Breaking the ice: Motivation to help, extra time and even boredom may be contributing to the increase in citizen scientists’ participation. Desperation and pressure might have caused policymakers to become more open to citizen engagement. However, maybe the unusual circumstances under which the shift occurred are less important than the shift itself.
Funding: The announcement of UK Research and Innovation’s (UKRI) new £1.5 million Citizen science collaboration grant is another lockdown development that could help shape future directions in citizen science. Funding has long been a barrier to the field. Perhaps the successes of Covid-19 initiatives will prompt more serious consideration of its merits and continue to provide a case for support.
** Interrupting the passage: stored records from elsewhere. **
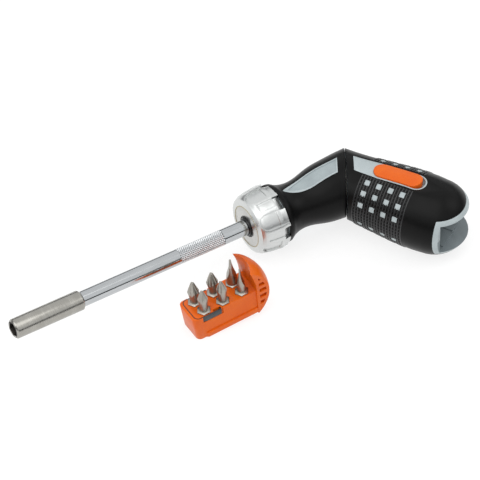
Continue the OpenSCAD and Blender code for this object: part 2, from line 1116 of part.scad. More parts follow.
// The body's outline from above, from its rounded free end to well into the head
module cassette_plan() {
    half_w = cassette_w / 2;
    start = slot_x - cassette_len;
    reach = cassette_len + 2 * cassette_corner;
    translate([start + cassette_corner, -half_w])
        square([reach - cassette_corner, cassette_w]);
    translate([start, cassette_corner - half_w])
        square([reach, cassette_w - 2 * cassette_corner]);
    for (side = [-1, 1])
        translate([start + cassette_corner, side * (half_w - cassette_corner)])
            circle(r = cassette_corner);
}

// The rails' outline from above, which runs out of the sides behind the free end
module rail_plan() {
    start = slot_x - cassette_len + cassette_corner + rail_out;
    half_w = cassette_w / 2;
    polygon([
        [start, rail_out - half_w], [start + 3 * rail_out, -half_w - rail_out],
        [slot_x + over, -half_w - rail_out], [slot_x + over, half_w + rail_out],
        [start + 3 * rail_out, half_w + rail_out], [start, half_w - rail_out]
    ]);
}

// Raises an outline seen from above, so that its thickness is along Y
module raised(from, to) {
    translate([0, from, 0])
        rotate([-90, 0, 0])
            mirror([0, 1, 0])
                linear_extrude(to - from)
                    children();
}

// Where each bit stands
module at_bit(index) {
    row = index % 2;
    col = floor(index / 2);
    translate([
        slot_x - cassette_len + bit_first + col * bit_pitch + row * row_stagger,
        cassette_top - bit_seat,
        (row - 0.5) * row_pitch
    ])
        rotate([-90, 0, 0])
            children();
}

// One side of the clip's outline, from its end round the corner to the middle
function clip_side(inset, hook) =
    let (
        side = cassette_w / 2 - clip_inset - inset,
        r = cassette_corner - inset,
        knee = slot_x - cassette_len + clip_window_x,
        end = knee + clip_reach - (hook > 0 ? inset : 0),
        middle = [slot_x - cassette_len + cassette_corner + clip_inset, side - r]
    )
    concat(
        hook > 0 ? [[end, side + inset - hook]] : [],
        [[end, side + clip_bulge], [knee + clip_joggle, side + clip_bulge], [knee, side]],
        [for (p = arc(r, 0, -90, 4)) middle + p]
    );

// The strip of the spring clip: a U round the free end, bent inwards at its front end
module clip_strip(t, room) {
    front = clip_side(-room, clip_hook);
    back = clip_side(-room, 0);
    inner_back = clip_side(t + room, 0);
    inner_front = clip_side(t + room, clip_hook);
    polygon(concat(
        front,
        [for (i = [len(back) - 1 : -1 : 0]) [back[i].x, -back[i].y]],
        [for (p = inner_back) [p.x, -p.y]],
        [for (i = [len(inner_front) - 1 : -1 : 0]) inner_front[i]]
    ));
}

// The body: its free end leans outwards, and a rail runs along each side
module cassette_body() {
    start = slot_x - cassette_len;
    intersection() {
        span(
            [-grip_len, -cassette_base, -cassette_w],
            [slot_x + over, cassette_top, cassette_w]
        );
        translate([start, -cassette_base, 0])
            rotate([0, 0, end_lean])
                translate([-start, cassette_base, 0])
                    raised(-cassette_base - cassette_w, cassette_top + cassette_w)
                        cassette_plan();
    }
    raised(-cassette_base, rail_h - cassette_base)
        rail_plan();
}

// The rounded head that fills the fork, with a lip that leans over the bits
module cassette_head() {
    intersection() {
        grip_form(0);
        union() {
            span([slot_x, -grip_len, -head_t / 2], [2 * grip_len, grip_len, head_t / 2]);
            span(
                [slot_x - lip_room, cassette_top, -head_t / 2],
                [slot_x + over, grip_len, head_t / 2]
            );
        }
    }
}

// The hollow of the head's inner face: bowed in height and dished across
module head_hollow() {
    intersection() {
        span([0, cassette_top, -slot_h], [2 * grip_len, grip_len, slot_h]);
        translate([slot_x + lip_gap - lip_bow_r, cassette_top, -slot_h])
            cylinder(h = 2 * slot_h, r = lip_bow_r);
    }
    translate([dish_x, cassette_top, 0])
        rotate([-90, 0, 0])
            cylinder(h = grip_r, r = dish_r);
}

module cassette() {
    color(orange)
        standing()
            difference() {
                union() {
                    cassette_body();
                    cassette_head();
                }
                head_hollow();
                head_slot_cuts();
                for (i = [0 : bit_count - 1])
                    at_bit(i)
                        translate([0, 0, bit_seat - bit_pocket_depth])
                            cylinder(h = bit_len, d = pocket_af / cos(30), $fn = 6);
                raised(cassette_top - clip_h - fit, cassette_top + over)
                    clip_strip(clip_t, fit);
                clip_windows();
            }
}

// The openings where the clip's ends come out, and the pocket behind its bent end
module clip_windows() {
    x = slot_x - cassette_len + clip_window_x - clip_joggle;
    pocket_end = x + clip_joggle + clip_reach + free;
    low = cassette_top - clip_h - free;
    for (side = [0, 1])
        mirror([0, 0, side])
            span(
                [x, low, cassette_w / 2 - clip_inset - clip_t - fit],
                [x + clip_window_len, cassette_top + over, cassette_w]
            );
    span(
        [pocket_end - clip_pocket_len, low, cassette_w / 2 - clip_inset - clip_hook - free],
        [pocket_end, cassette_top + over, cassette_w]
    );
}

// The slots between the ribs on both flat faces of the head
module head_slot_cuts() {
    intersection() {
        turned(grip_drawn_in(head_rim));
        for (s = [-1, 1])
            for (i = [0 : head_slots - 1])
                translate([
                    slot_x + head_slot_inset,
                    i * head_slot_pitch - head_slot_drop,
                    s > 0 ? head_t / 2 - head_slot_depth : -head_t / 2 - over
                ])
                    cube([dome_len, head_slot_w, head_slot_depth + over]);
    }
}

module cassette_clip() {
    color(steel)
        standing()
            raised(cassette_top - clip_h, cassette_top - fit)
                clip_strip(clip_t, 0);
}

// Bits, drawn upright

// The hexagonal shank with chamfered ends
module bit_shank() {
    corner_r = bit_af / 2 / cos(30);
    intersection() {
        cylinder(h = bit_hex_len, d = 2 * corner_r, $fn = 6);
        rotate_extrude()
            polygon([
                [0, 0], [corner_r - bit_chamfer, 0], [corner_r, bit_chamfer],
                [corner_r, bit_hex_len - bit_chamfer],
                [corner_r - 2 * bit_chamfer, bit_hex_len], [0, bit_hex_len]
            ]);
    }
}

// A cross-point bit: a waisted neck, a flare and four flutes up to the point
module cross_bit(flare_r, point_r) {
    flare_z = bit_len - cross_point_len * flare_r / cross_flare_r;
    flute_r = flare_r * flute_share;
    color(steel) {
        bit_shank();
        difference() {
            translate([0, 0, bit_hex_len - over])
                rotate_extrude()
                    polygon([for (p = [
                        [0, -over], [bit_neck_r, -over], [bit_neck_r, bit_neck_rise],
                        [flare_r, flare_z - bit_hex_len],
                        [point_r, bit_len - bit_hex_len], [0, bit_len - bit_hex_len]
                    ]) [p.x, p.y + over]]);
            for (a = [45 : 90 : 315])
                rotate([0, 0, a])
                    translate([flute_r + point_r * flute_root_share, 0, bit_len])
                        rotate([0, -flute_lean, 0])
                            translate([0, 0, -bit_len])
                                cylinder(h = 2 * bit_len, r = flute_r, $fn = 48);
        }
    }
}

// A slotted bit: a round neck drawn out into a flat blade with hollow flanks
module slotted_bit(blade_w, blade_t) {
    top = bit_len;
    root = bit_hex_len + bit_neck_rise * blade_root_share;
    neck_r = blade_w / 2 * blade_neck_share;
    flank = [for (s = blade_flank_shares)
        [blade_t / 2 + (neck_r - blade_t / 2) * s[1], root + (top - root) * s[0]]];
    last = len(flank) - 1;
    color(steel) {
        bit_shank();
        rotate([0, 0, -blade_turn])
            intersection() {
                translate([0, 0, bit_hex_len - over])
                    rotate_extrude()
                        polygon([
                            [0, 0], [neck_r, 0], [neck_r, over + bit_neck_rise],
                            [blade_w / 2, over + 2 * bit_neck_rise],
                            [blade_w / 2, top - bit_hex_len + over],
                            [0, top - bit_hex_len + over]
                        ]);
                rotate([90, 0, 0])
                    translate([0, 0, -blade_w])
                        linear_extrude(2 * blade_w)
                            polygon(concat(
                                [[-blade_w, 0], [blade_w, 0], [blade_w, root]],
                                flank,
                                [for (i = [last : -1 : 0]) [-flank[i].x, flank[i].y]],
                                [[-blade_w, root]]
                            ));
            }
    }
}

module cross_bit_1() {
    standing()
        at_bit(0)
            cross_bit(cross_flare_r, cross_point_r);
}

module cross_bit_2() {
    standing()
        at_bit(1)
            cross_bit(small_flare_r, small_point_r);
}

module cross_bit_3() {
    standing()
        at_bit(2)
            cross_bit(cross_flare_r, cross_point_r);
}

module cross_bit_4() {
    standing()
        at_bit(3)
            cross_bit(small_flare_r, small_point_r);
}

module slotted_bit_1() {
    standing()
        at_bit(4)
            slotted_bit(wide_blade_w, wide_blade_t);
}

module slotted_bit_2() {
    standing()
        at_bit(5)
            slotted_bit(small_blade_w, small_blade_t);
}

bit_holder();
holder_magnet();
shaft();
ratchet_gear();
shaft_clip();
selector_collar();
selector_plunger();
selector_spring();
collar_cap();
shaft_bush();
ratchet_body();
pawl_pin();
rocker_pawl();
neck_core_upper();
neck_core_lower();
neck_sleeve();
swivel_bolt();
swivel_washer();
disc_spring();
swivel_nut();
grip_core_upper();
grip_core_lower();
grip_sleeve();
lock_button();
lock_slider();
lock_spring();
cassette();
cassette_clip();
cross_bit_1();
cross_bit_2();
cross_bit_3();
cross_bit_4();
slotted_bit_1();
slotted_bit_2();
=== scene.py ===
# %% [markdown]
# # A ratcheting screwdriver that bends to a pistol grip
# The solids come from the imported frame, in metres and in one shared place. This file
# gives them their finishes and adds what is too fine for the solids: the knurl on the
# shaft, the ribs and dots of the soft grip, and small rings. Each step says what the
# real thing is, how it could be made, and why it is made this way.

# %% Load the frame
import json
import math

import bmesh
import bpy
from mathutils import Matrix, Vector


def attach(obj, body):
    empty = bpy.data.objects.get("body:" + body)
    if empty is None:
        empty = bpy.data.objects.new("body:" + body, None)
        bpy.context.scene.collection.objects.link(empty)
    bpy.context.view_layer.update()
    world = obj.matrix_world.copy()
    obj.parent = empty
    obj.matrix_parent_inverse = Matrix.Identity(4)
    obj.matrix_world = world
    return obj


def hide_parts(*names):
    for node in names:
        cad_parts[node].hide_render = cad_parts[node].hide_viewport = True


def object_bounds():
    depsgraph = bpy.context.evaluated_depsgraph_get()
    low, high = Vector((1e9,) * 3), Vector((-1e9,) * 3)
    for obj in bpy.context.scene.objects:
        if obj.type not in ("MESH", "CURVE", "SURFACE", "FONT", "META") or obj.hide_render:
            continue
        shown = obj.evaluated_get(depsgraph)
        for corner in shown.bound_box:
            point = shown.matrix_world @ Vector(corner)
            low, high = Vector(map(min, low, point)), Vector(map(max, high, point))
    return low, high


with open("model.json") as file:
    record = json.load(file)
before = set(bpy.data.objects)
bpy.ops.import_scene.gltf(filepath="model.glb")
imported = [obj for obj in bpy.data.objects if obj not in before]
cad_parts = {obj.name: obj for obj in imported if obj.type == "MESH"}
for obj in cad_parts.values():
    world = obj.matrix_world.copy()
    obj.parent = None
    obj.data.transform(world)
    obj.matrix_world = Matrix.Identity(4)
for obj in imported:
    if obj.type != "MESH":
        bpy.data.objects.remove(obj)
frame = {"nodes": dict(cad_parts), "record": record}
cad_low, cad_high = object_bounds()
MM = 0.001
nodes = frame["nodes"]
scene = bpy.context.scene
print("nodes:", len(nodes), "box mm:", [round(v / MM, 1) for v in cad_high - cad_low])

# %% [markdown]
# ## The photograph's view
# The tool lies on its side on a white table and was photographed from well away, so
# nearly all of its lines stay parallel. A long lens three metres off does the same, and
# is kinder than an orthographic camera because other views can move it.

# %% Camera
VIEW_AZIMUTH = math.radians(-32)
VIEW_HEIGHT = math.radians(45)
VIEW_CENTRE = Vector((127.4, -6.3, 0)) * MM
VIEW_DISTANCE = 3.0
VIEW_WIDTH = 238.8 * MM
SENSOR_MM = 36
# The nearest and the farthest thing that the camera sees, in metres
CLIP_START, CLIP_END = 0.05, 20


def away(azimuth, height):
    """The direction from the object to someone who looks at it."""
    return Vector((
        math.sin(azimuth) * math.cos(height),
        -math.cos(azimuth) * math.cos(height),
        math.sin(height),
    ))


def aim(item, azimuth, height, distance):
    """Puts a camera or light on that direction, looking at the view's centre."""
    back = away(azimuth, height)
    item.location = VIEW_CENTRE + back * distance
    item.rotation_euler = (-back).to_track_quat("-Z", "Y").to_euler()


camera = bpy.data.objects.new("camera", bpy.data.cameras.new("camera"))
scene.collection.objects.link(camera)
camera.data.sensor_width = SENSOR_MM
camera.data.lens = SENSOR_MM * VIEW_DISTANCE / VIEW_WIDTH
camera.data.clip_start, camera.data.clip_end = CLIP_START, CLIP_END
aim(camera, VIEW_AZIMUTH, VIEW_HEIGHT, VIEW_DISTANCE)
scene.camera = camera
print("lens mm:", round(camera.data.lens, 1))

# %% [markdown]
# ## Helpers for finishes
# Colours are written as sRGB hex values, as a paint maker would give them, and turned
# to the linear values that shaders need. One function adds a node of any kind, with its
# settings and its links, and serves shader trees and geometry trees alike.

# %% Colour and node helpers


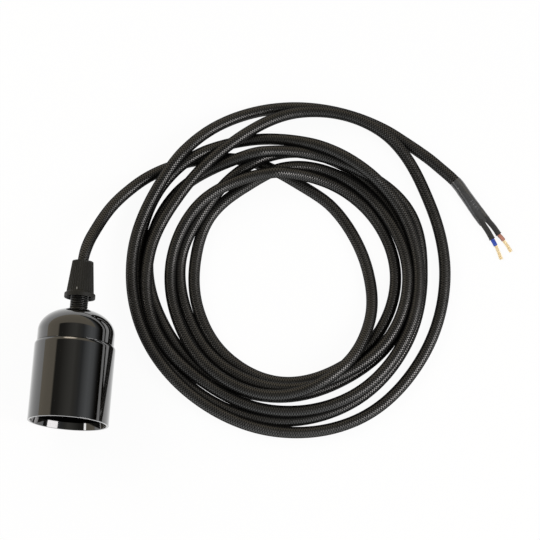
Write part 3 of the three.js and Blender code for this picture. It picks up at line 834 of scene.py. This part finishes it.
def make_strands(label, routes, material):
    """Fine copper wires in two layers round a middle one, twisted and a little splayed at the tip."""
    line = along([routes["insulation"][-1], *routes["strands"]], WIRE_RING_STEP)
    distance = distances_along(line)
    tip = smoothstep(distance, SPLAY_START * distance[-1], distance[-1])
    across, up = sideways(line)

    def wire_section(distance, angle):
        return round_section(WIRE_RADIUS, angle)

    points, faces = [], []
    for layer, (count, wires_out) in enumerate(WIRE_LAYERS):
        for wire in range(count):
            turn = 2 * math.pi * (wire / count + distance / STRAND_LAY) + LAYER_TURN * layer
            own_splay = 1 + SPLAY_SPREAD * math.sin(wire * SPLAY_PACE + layer)
            reach = wires_out * WIRE_RADIUS * (1 + WIRE_SPLAY * own_splay * tip)
            centre = line + (reach * np.cos(turn))[:, None] * across + (reach * np.sin(turn))[:, None] * up
            centre[:, 2] = np.maximum(centre[:, 2], WIRE_RADIUS)
            cut = len(centre) - int(CUT_POINTS * (1 + math.sin(wire * CUT_PACE + layer)))
            wire_points, wire_faces = swept(centre[:cut], WIRE_SIDES, wire_section)
            faces.extend(tuple(corner + len(points) for corner in face) for face in wire_faces)
            points.extend(wire_points)
    piece = make_piece(label + "_core_strands", points, faces, material)
    return settle_in(piece, "copper", label + "_strands")


# Materials

def feed(tree, socket, value):
    """Sets an input to a number or a colour, or links it where value is another node's output."""
    if isinstance(value, bpy.types.NodeSocket):
        tree.links.new(value, socket)
    else:
        socket.default_value = value


def add_node(tree, kind, values=(), **settings):
    """A new node with its settings, and its inputs fed by name or number."""
    made = tree.nodes.new("ShaderNode" + kind)
    for key, value in settings.items():
        setattr(made, key, value)
    for socket, value in dict(values).items():
        feed(tree, made.inputs[socket], value)
    return made


def calc(tree, operation, *values):
    return add_node(tree, "Math", enumerate(values), operation=operation).outputs[0]


def vector(tree, operation, *values):
    return add_node(tree, "VectorMath", enumerate(values), operation=operation).outputs


def mix_shaders(tree, share, first, second):
    values = {0: share, 1: first.outputs[0], 2: second.outputs[0]}
    return add_node(tree, "MixShader", values).outputs[0]


def object_place(tree):
    return add_node(tree, "TexCoord").outputs["Object"]


def noise(tree, scale, detail=3.0, stretch=None):
    """Noise in the object's own millimetres, stretched by three factors if asked."""
    where = object_place(tree)
    if stretch is not None:
        where = add_node(tree, "Mapping", {"Vector": where, "Scale": stretch}).outputs[0]
    values = {"Vector": where, "Scale": scale / MM, "Detail": detail, "Roughness": NOISE_ROUGHNESS}
    return add_node(tree, "TexNoise", values).outputs["Fac"]


def remap(tree, value, low, high, from_low=0.3, from_high=0.7):
    """A value that runs from low to high while its source runs from from_low to from_high."""
    values = {"Value": value, "From Min": from_low, "From Max": from_high, "To Min": low, "To Max": high}
    return add_node(tree, "MapRange", values).outputs["Result"]


def step_at(tree, value, start, edge):
    """0 where a value is under start and 1 where it is over it, with a soft edge."""
    return remap(tree, value, 0, 1, from_low=start - edge, from_high=start + edge)


def blend_colours(tree, share, low, high):
    values = {0: share, 6: low, 7: high}
    return add_node(tree, "Mix", values, data_type="RGBA").outputs[2]


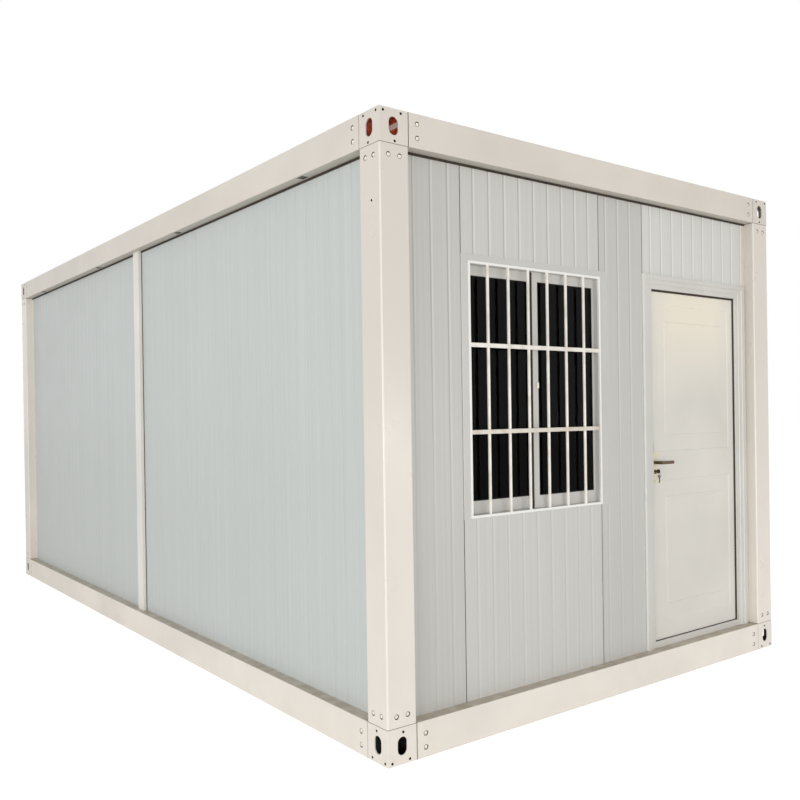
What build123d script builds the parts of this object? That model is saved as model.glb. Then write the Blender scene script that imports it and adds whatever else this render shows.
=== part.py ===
from build123d import *
import os

# Flat pack cabin, in millimetres. Z is up, the origin is at the middle of the footprint on the ground.
# The end wall with the window and the door faces -Y, and the long walls face -X and +X.
os.makedirs("parts", exist_ok=True)

# Overall size of the steel frame
width = 3000.0
length = 5950.0
height = 2800.0

# Steel frame
floor_beam_height = 160.0
roof_beam_height = 150.0
post_width = 155.0
post_depth = 150.0
frame_sheet = 3.0
post_bend = 8.0
post_lip = 20.0
beam_gap = 2.0
post_gap = 1.5
floor_beam_foot = 60.0
roof_beam_lip = 45.0
ceiling_ledge = 15.0
gutter_height = 95.0
block_plate = 8.0
oval_height = 78.0
oval_width = 50.0
tongue_plate = 6.0
tongue_length = 70.0
tongue_gap = 2.0
bend_gap = 14.0
drain_count = 4
drain_pitch = 1530.0
drain_length = 40.0
drain_width = 9.0
drain_inset = 30.0

# Sandwich panels
wall_recess = 65.0
panel_thickness = 50.0
panel_gap = 1.0
panel_edge = 2.0
groove_pitch = 100.0
groove_width = 20.0
groove_depth = 2.0
groove_margin = 40.0
middle_panel_groove_shift = -26.0
door_panel_groove_shift = 17.0
side_panel_count = 3
back_panel_count = 3

# Joint post in the middle of each long wall
joint_width = 100.0
joint_proud = 26.0
joint_core = 40.0
joint_inner_width = 80.0
joint_inner_proud = 8.0
joint_sheet = 2.0

# Floor and roof
joist_height = 120.0
joist_width = 45.0
joist_count = 10
board_thickness = 18.0
covering_thickness = 2.0
notch_gap = 1.0
ceiling_thickness = 12.0
purlin_width = 50.0
purlin_count = 6
roof_sheet_thickness = 2.0
roof_seam_height = 30.0
roof_seam_width = 24.0
roof_seam_top = 10.0
roof_seam_count = 12
roof_overhang = 15.0

# Front wall, from the left post to the right
left_panel_width = 345.0
window_panel_width = 965.0
door_frame_width = 1015.0

# Window: a lip round the opening, a flat cover strip outside it, two sashes, and a guard of bars
window_sill = 1003.0
window_height = 1235.0
window_left_face = 50.0
window_right_face = 66.0
window_top_face = 44.0
window_bottom_face = 15.0
window_cover_right = 53.0
window_lip = 12.0
window_lip_proud = 10.0
window_cover = 5.0
window_back = 5.0
sash_side = 20.0
sash_meeting = 46.0
sash_top = 47.0
sash_bottom = 62.0
sash_thickness = 12.0
sash_setback = 23.0
track_gap = 2.0
glass_thickness = 5.0
guard_rod = 14.0
guard_rod_sides = 8
guard_rods = 6
guard_rod_pitch = 134.8
guard_rail_height = 20.0
guard_rail_depth = 16.0
guard_rail_levels = (1407.0, 1815.0)

# Door frame
door_frame_height = 2098.0
door_jamb_left = 80.0
door_jamb_right = 110.0
door_head = 80.0
door_sill = 35.0
casing_steps = 3
casing_proud = 12.0
casing_step = 5.0
stop_thickness = 10.0
stop_cover = 12.0
door_frame_back = 10.0

# Door leaf
leaf_thickness = 45.0
leaf_clearance = 6.0
leaf_lock_clearance = 7.0
leaf_stop_clearance = 5.0
leaf_floor_clearance = 9.0
emboss_margin = 72.0
emboss_top = 93.0
emboss_depth = 4.0
emboss_taper = 55.0
field_margin = 74.0
field_end_margin = 94.0
emboss_middle = 160.0
emboss_middle_height = 1180.0
emboss_bottom = 110.0

# Hinges on the inner face
hinge_count = 3
hinge_barrel = 8.0
hinge_pin = 4.0
hinge_pin_clearance = 0.05
hinge_standoff = 10.0
hinge_half = 50.0
hinge_pin_reach = 35.0
hinge_gap = 0.5
hinge_plate = 3.0
hinge_plate_width = 32.0
hinge_end_margin = 230.0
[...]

Whether or not increased citizen engagement with science continues beyond lockdown, the nature of more open knowledge sharing between citizen scientists, experts and policymakers during the pandemic is also important to consider. Although we have seen increased trust, cooperation and collaboration, the parameters of scientific inquiry and policy agendas have still largely been set by academic institutions and governments. Rather than enabling citizens to provoke science as usual or express political agency as some forms of citizen science do, the Covid-19 experiments outlined in this blog have predominantly provided platforms for participants to contribute their knowledge to expert-led programmes. The proliferation of participatory initiatives may help to pave the way for more dynamic and experimental citizen science in the future, but perhaps this more fundamental shift in how citizen scientists, experts and policymakers share knowledge is still in the making.
Katie Cohen is a Research Assistant for the Expertise Under Pressure project at CRASSH and at the Centre for Science and Policy (CSaP).